Ponte das Garças - necessidade de intervenções imediatas
Ponte das Garças
>> Marcas de infiltração, armadura exposta, oxidação do aço, buracos, fissuras, trincas, deformação, ondulação, abertura na altura da junta de dilatação, desagregação do concreto, acessos com desnível, trilhas de roda, ausência de fixação na base e ausência de tampa de bueiro. ;Um dos problemas mais graves é a armadura exposta nos pilares de sustentação. Se a ligação entre o pilar e a fundação da ponte não existe, a falha é enorme;, avaliou Matheus Leoni.


Viaduto do Eixo W sobre a via N2 - necessidade de intervenções imediatas
Viaduto do Eixo W sobre a via N2
>> Armadura exposta, desagregação do concreto, marcas de infiltração, fissuras e descolamento de placas. ;Este é o viaduto com as piores condições, devido ao seu tamanho e utilização, e precisa de uma manutenção ainda mais imediata do que os demais. É perceptível que o aço das armaduras já está corroído. Além disso, há diversas fissuras que cruzam toda a estrutura da laje;, disse o especialista.


Viaduto do Eixo L na altura da 215/216 Norte - necessidade de intervenções imediatas
Viaduto do Eixo L na altura da 215/216 Norte
>> Armadura exposta, fissura no concreto, desagregação do concreto e deslocamento excessivo. ;Armadura exposta pode significar que ela perdeu cessão. Caso isso tenha acontecido, a armadura precisa ser trocada;, contou Matheus Leoni.


Viaduto do Eixo W na altura da 115/116 Norte - necessidade de intervenções imediatas
Viaduto do Eixo W na altura da 115/116 Norte
>> Fissura, desagregação do concreto, armadura exposta, oxidação do aço, abertura e marcas de infiltração.


Viaduto da DF-002 sobre a via S2 - não apresentou defeitos relevantes
Viaduto da DF-002 sobre a via S2
>> Marcas de infiltração, fissura no concreto e armadura exposta. ;As infiltrações precisam ser controladas, pois podem corroer a armadura.
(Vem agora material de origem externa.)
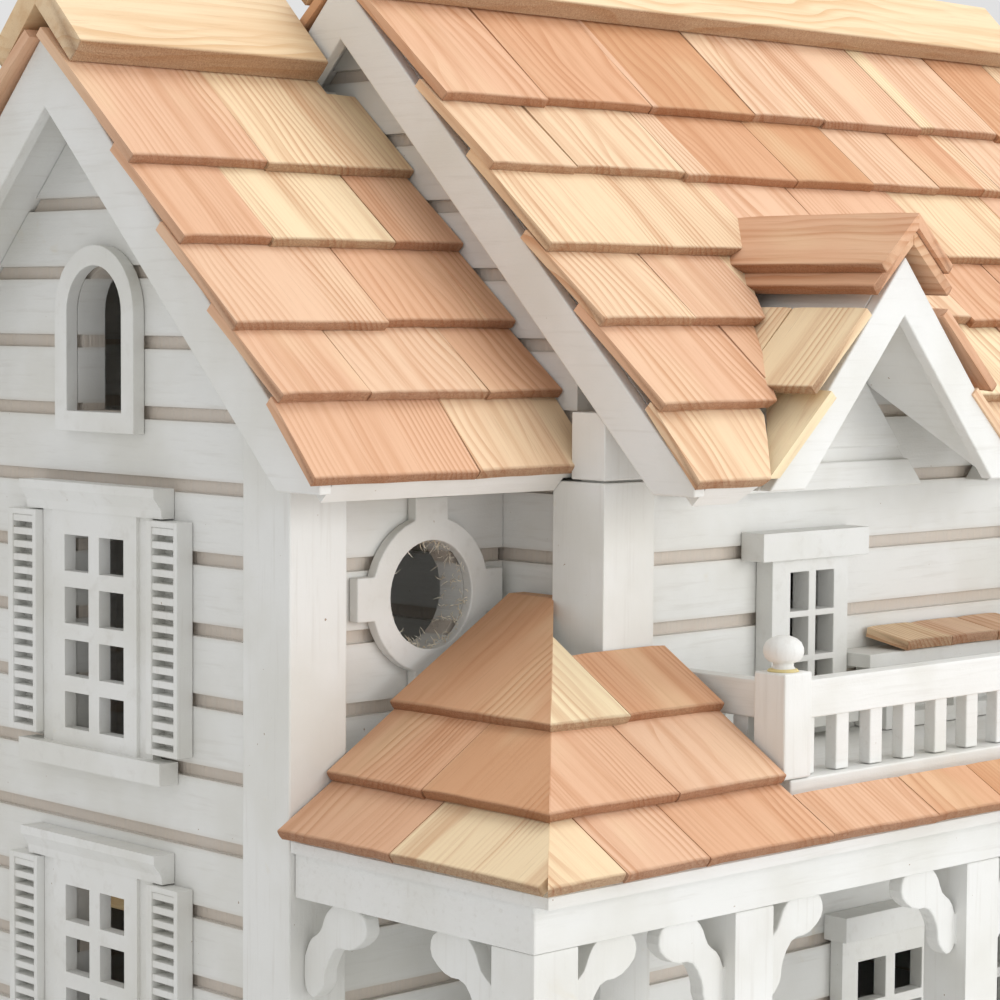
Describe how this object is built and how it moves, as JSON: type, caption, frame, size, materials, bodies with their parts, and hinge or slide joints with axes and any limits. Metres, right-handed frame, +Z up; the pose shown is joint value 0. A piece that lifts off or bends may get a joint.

Com isso, a estrutura passa a não absorver a carga da forma que absorvia antes. Sobrecarrega alguns pontos mais do que outros. Quanto mais tempo a água ficar dentro da estrutura, maiores serão as chances de corrosão;, explicou o especialista.


Viaduto sobre o Buraco do Tatu no sentido norte/sul - não apresentou defeitos relevantes
Viaduto sobre o Buraco do Tatu no sentido norte/sul
>> O viaduto passou por obras recentemente e não apresentava nenhum defeito aparente na data da visita.


Viaduto do Eixo L na altura da 203/204 Sul - necessidade de intervenções imediatas
Viaduto do Eixo L na altura da 203/204 Sul
>> Deterioração do revestimento, desagregação do concreto, armadura exposta, manchas de infiltração e oxidação do aço. ;Há também armadura corroída. O concreto já está comprometido, mas quando a estrutura começa a perder aço, é mais perigoso. A sorte deste viaduto, e de muitos outros da capital, é que ele tem uma estrutura mais robusta. É superdimensionado. Foi projetado com um coeficiente de segurança para aguentar um peso maior do que o necessário;, apontou Matheus Leoni.


Viaduto do Eixo L na altura da 215/216 Sul - necessidade de intervenções imediatas
Viaduto do Eixo L na altura da 215/216 Sul
>> Deterioração do revestimento, desagregação do concreto, manchas de infiltração, fissura, armadura exposta, oxidação do aço e deslocamento de placas.


Passagem de pedestres subterrânea na DF-002 entre as quadras 115/116 e 215/216 Norte - necessidade de intervenções imediatas
Na foto, Professor Matheus Leoni analisa as condições da estrutura do viadutos de Brasília
>> Descolamento de revestimento, fissuras, oxidação do aço, marcas de infiltração, corrosão dos corrimões, descontinuidade, componente desafixado, desagregação do concreto, deformação de piso, má fixação da drenagem, obstrução, trincas, luminária quebrada, ausência de lâmpadas e mal funcionamento.


Estacionamento CNB - não apresentou defeitos relevantes
Estacionamento CNB
>> O estacionamento passou por obras recentemente e não apresentava nenhum defeito aparente na data da visita.